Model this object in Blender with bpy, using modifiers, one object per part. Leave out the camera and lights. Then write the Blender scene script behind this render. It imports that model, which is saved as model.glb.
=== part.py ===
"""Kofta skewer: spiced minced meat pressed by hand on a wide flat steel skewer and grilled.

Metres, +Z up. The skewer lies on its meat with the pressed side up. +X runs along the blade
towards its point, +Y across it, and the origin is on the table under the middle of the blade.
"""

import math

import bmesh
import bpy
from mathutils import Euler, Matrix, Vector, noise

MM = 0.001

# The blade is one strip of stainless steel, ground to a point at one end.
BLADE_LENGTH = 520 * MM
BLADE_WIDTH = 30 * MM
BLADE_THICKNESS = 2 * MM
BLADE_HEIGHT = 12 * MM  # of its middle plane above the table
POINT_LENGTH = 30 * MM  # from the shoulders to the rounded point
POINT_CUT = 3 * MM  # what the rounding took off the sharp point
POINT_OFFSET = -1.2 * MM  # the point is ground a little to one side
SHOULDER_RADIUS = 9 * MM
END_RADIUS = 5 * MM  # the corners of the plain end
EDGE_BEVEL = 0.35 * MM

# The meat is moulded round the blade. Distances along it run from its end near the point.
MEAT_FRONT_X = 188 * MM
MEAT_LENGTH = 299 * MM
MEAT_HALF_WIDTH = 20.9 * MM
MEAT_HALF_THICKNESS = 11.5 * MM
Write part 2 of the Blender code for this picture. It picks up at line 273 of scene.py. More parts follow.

###

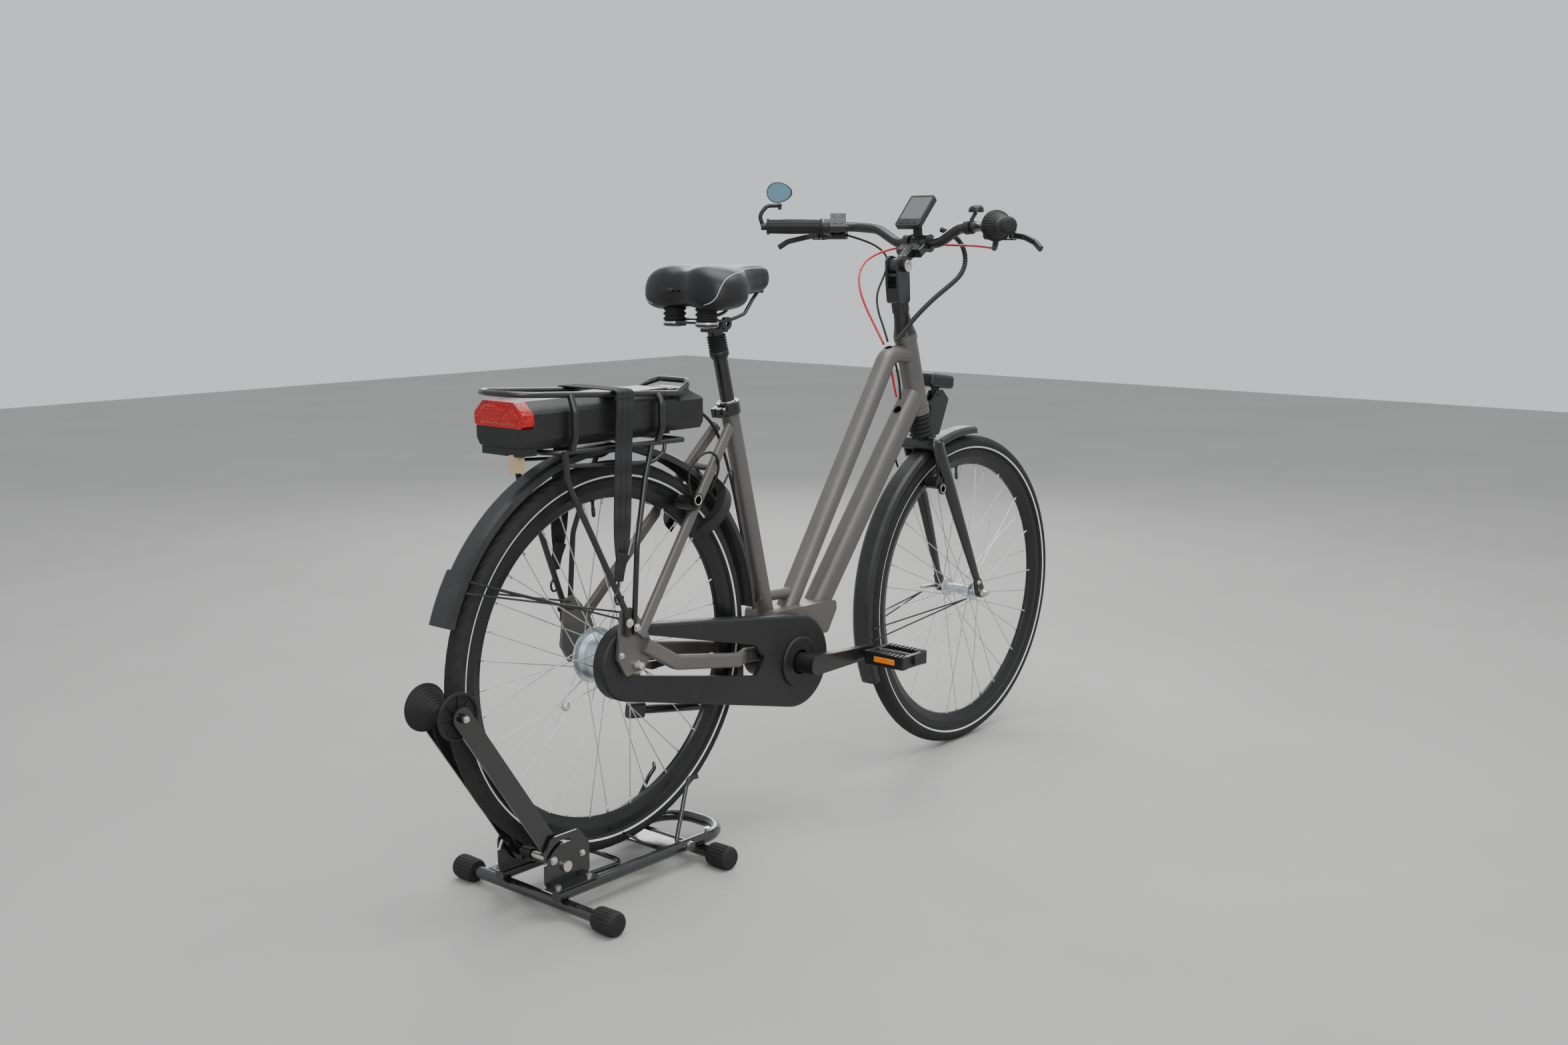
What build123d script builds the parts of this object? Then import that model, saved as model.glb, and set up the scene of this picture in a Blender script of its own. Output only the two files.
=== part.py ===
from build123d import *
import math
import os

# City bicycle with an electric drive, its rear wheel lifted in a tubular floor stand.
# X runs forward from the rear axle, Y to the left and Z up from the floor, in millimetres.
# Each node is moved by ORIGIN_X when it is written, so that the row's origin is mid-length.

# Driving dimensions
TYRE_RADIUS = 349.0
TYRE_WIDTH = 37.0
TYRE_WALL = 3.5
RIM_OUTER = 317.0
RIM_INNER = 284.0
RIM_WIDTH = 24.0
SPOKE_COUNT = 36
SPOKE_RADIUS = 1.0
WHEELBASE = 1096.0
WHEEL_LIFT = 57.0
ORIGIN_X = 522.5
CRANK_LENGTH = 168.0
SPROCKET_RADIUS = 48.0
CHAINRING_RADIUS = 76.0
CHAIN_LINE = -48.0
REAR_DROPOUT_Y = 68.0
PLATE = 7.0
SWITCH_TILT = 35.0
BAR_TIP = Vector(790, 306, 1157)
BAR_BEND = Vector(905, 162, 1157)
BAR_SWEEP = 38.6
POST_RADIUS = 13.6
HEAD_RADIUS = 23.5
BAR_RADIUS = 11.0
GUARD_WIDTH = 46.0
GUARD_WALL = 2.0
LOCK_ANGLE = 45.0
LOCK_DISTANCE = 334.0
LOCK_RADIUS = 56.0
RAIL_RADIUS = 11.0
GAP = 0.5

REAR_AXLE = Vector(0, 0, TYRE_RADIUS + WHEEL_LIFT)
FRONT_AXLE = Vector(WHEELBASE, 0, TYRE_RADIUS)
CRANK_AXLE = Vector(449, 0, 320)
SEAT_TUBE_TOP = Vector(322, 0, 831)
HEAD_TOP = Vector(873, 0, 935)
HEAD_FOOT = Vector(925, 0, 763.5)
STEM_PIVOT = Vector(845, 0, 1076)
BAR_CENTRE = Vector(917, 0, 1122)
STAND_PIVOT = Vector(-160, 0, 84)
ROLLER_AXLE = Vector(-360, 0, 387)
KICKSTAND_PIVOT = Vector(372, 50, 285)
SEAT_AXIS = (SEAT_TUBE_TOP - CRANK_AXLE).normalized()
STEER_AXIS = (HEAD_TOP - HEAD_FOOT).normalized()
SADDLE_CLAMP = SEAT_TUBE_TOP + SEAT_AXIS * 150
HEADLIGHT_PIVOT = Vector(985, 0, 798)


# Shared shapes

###

WRITTEN INSTRUCTION: Only a number is expected here: the count of lines in the listing that hold the string "Then".

OUTPUT OF THE TASK: 2